WHAT IS NEEDED
Go over the entries below line by line, copying each one that contains the word "parts".

MATERIAL SUPPLIED
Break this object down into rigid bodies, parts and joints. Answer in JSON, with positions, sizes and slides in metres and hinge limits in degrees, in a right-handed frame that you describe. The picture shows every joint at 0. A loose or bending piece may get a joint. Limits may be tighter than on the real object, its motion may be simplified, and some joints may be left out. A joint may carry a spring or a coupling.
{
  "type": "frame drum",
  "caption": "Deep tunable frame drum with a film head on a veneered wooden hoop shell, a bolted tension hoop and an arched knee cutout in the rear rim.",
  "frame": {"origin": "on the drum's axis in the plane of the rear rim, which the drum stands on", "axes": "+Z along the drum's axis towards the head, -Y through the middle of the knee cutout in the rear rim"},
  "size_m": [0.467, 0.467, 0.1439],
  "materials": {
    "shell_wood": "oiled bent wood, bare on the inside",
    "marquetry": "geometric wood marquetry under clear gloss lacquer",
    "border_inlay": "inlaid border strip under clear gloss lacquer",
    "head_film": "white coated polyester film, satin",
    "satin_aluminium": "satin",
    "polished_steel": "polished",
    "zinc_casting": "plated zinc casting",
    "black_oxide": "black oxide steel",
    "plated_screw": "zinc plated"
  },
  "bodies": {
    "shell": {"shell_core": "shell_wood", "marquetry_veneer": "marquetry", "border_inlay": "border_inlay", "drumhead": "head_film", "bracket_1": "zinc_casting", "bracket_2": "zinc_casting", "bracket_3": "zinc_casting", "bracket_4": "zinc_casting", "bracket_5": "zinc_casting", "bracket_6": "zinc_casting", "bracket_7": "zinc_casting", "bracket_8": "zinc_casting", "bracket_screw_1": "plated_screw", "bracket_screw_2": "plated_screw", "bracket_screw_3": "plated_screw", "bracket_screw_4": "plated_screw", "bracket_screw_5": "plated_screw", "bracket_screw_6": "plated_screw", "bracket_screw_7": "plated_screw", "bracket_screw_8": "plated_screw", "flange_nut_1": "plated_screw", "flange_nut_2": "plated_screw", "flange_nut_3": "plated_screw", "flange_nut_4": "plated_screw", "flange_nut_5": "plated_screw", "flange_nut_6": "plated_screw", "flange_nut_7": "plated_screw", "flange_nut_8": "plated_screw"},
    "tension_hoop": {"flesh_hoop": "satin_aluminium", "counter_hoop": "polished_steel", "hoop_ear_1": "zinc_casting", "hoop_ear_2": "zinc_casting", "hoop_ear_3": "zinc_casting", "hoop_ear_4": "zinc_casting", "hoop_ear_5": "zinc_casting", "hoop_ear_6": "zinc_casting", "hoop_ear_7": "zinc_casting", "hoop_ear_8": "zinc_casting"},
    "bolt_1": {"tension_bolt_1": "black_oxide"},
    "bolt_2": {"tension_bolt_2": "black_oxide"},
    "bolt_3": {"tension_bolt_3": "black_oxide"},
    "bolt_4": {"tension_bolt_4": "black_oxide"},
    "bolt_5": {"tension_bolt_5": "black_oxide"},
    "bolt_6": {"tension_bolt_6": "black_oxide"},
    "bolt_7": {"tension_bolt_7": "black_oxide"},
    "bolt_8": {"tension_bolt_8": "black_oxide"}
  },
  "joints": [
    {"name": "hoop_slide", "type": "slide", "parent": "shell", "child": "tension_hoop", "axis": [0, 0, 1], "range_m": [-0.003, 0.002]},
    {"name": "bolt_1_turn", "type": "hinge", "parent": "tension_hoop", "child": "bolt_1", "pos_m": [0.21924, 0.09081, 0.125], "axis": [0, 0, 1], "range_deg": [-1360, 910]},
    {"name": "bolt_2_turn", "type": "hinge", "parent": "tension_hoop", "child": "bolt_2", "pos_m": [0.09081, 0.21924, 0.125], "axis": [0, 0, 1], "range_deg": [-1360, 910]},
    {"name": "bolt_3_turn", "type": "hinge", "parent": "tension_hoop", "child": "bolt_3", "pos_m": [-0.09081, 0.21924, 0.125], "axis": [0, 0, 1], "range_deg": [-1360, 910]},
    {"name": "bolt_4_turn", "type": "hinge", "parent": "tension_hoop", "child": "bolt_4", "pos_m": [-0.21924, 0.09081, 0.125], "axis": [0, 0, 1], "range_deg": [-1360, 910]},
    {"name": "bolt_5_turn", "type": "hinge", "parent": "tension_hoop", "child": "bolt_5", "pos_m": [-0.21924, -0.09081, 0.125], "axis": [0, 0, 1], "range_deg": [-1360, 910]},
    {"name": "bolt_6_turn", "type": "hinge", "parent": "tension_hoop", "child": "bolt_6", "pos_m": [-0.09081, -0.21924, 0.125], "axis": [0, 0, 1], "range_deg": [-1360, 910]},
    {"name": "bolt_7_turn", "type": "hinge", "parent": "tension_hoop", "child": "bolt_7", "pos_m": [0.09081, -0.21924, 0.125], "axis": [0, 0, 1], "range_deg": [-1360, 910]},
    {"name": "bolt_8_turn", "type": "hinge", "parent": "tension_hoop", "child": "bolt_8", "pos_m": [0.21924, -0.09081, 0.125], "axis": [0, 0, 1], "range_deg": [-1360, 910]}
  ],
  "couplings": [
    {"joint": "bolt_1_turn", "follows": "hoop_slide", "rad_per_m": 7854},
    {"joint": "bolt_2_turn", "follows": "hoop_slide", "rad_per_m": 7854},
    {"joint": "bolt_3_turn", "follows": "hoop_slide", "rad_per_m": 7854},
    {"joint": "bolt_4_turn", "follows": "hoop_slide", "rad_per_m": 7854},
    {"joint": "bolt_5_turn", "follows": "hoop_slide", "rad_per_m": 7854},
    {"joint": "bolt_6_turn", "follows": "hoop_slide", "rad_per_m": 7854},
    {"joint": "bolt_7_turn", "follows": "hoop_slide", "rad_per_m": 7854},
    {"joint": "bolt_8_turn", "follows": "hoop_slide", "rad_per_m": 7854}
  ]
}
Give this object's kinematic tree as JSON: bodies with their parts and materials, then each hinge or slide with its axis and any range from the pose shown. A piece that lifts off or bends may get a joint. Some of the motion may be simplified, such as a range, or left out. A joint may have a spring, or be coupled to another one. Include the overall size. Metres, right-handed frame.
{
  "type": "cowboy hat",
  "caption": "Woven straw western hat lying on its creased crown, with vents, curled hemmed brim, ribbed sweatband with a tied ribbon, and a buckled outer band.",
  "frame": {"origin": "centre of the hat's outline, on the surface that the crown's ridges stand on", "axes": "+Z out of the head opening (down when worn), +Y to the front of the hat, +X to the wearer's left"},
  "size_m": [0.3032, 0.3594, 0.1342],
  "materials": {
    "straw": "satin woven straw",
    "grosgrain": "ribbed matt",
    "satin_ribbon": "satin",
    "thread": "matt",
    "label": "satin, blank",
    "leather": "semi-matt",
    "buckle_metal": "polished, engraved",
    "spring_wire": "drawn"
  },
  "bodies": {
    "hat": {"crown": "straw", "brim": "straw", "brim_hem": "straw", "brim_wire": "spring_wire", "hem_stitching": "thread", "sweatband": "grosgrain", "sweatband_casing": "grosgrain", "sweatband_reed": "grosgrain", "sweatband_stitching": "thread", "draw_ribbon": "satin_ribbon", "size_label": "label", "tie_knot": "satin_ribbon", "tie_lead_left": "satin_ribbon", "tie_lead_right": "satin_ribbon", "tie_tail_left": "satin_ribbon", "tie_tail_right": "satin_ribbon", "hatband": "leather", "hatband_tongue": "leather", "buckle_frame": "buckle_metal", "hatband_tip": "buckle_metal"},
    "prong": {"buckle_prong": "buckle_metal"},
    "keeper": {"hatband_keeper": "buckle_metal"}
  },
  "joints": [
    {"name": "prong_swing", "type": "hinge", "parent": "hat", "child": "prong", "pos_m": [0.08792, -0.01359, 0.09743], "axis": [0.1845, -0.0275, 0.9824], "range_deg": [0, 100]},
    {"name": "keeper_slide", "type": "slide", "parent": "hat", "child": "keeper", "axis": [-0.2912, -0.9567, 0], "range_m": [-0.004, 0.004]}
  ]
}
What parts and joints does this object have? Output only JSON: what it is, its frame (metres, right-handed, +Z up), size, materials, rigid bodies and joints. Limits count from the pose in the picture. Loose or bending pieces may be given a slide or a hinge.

TASK SOLUTION
Break this object down into rigid bodies, parts and joints. Answer in JSON, with positions, sizes and slides in metres and hinge limits in degrees, in a right-handed frame that you describe. The picture shows every joint at 0. A loose or bending piece may get a joint. Limits may be tighter than on the real object, its motion may be simplified, and some joints may be left out. A joint may carry a spring or a coupling.
Give this object's kinematic tree as JSON: bodies with their parts and materials, then each hinge or slide with its axis and any range from the pose shown. A piece that lifts off or bends may get a joint. Some of the motion may be simplified, such as a range, or left out. A joint may have a spring, or be coupled to another one. Include the overall size. Metres, right-handed frame.
What parts and joints does this object have? Output only JSON: what it is, its frame (metres, right-handed, +Z up), size, materials, rigid bodies and joints. Limits count from the pose in the picture. Loose or bending pieces may be given a slide or a hinge.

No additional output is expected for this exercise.